More paste means more shrinkage. More shrinkage normally means more cracking. And if you’re pouring a slab, you also now get more curling, so your floors just don’t stay as flat. And curling can result in a lot of damage and wear at the joints.
All of these things are actually really bad. They target some of the core properties that a facility owner expects of their floor. An owner wants more than just good abrasion resistance. They want their floor to perform in many other ways.
And as an added bonus, using high-paste strong mixes comes with a cost premium. Because you are using so much more cement in the concrete, the carbon footprint of that concrete can go up quite significantly.
So most popular concrete abrasion-increasing efforts don’t seem to work as well as expected. Is there a better way to get that abrasion resistance?
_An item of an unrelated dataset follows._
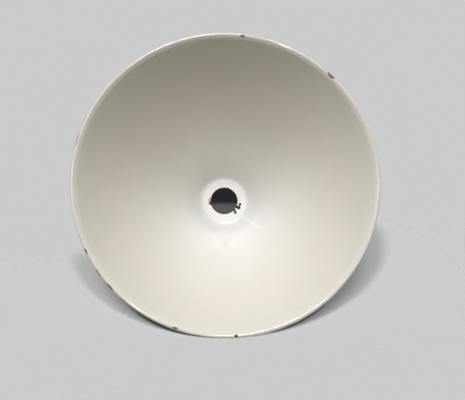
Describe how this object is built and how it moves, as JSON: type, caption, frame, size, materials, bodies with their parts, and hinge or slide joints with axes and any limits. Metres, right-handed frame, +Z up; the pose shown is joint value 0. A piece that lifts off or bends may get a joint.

John: Adding Hard-Cem into concrete at the batch plant! Hard-Cem lives in that concrete paste, and that’s how it works. It increases the resistance to abrasion and erosion that way. It’s easy to apply. There are no negative effects on your plastic or your hardened concrete. It’s fully compatible and used often with air-entrained concrete, so no longer do you have to specify products like this just for indoor use. You can now use it outdoors. And it can be used in horizontal and vertical slabs, behind formwork, in precast, and in shotcrete. There’s a huge opportunity for this product to be used often in mining applications as well.
And Jeff very clearly articulated the difficulty in applying the shake-on hardeners. So no longer do the jobsites have to take all this into consideration. Basically, they can just order Hard-Cem when they order their concrete. And there’s no harmful dust exposure.
Hard-Cem’s been used for 18 years now for over 7 million m2 (80 million ft2) in all kinds of applications. And many of the top-producing concrete companies have branded their own durability concrete using the Hard-Cem admixture.
Once concrete finishers get to use this, they start to ask for it by name because it just makes their job that much easier.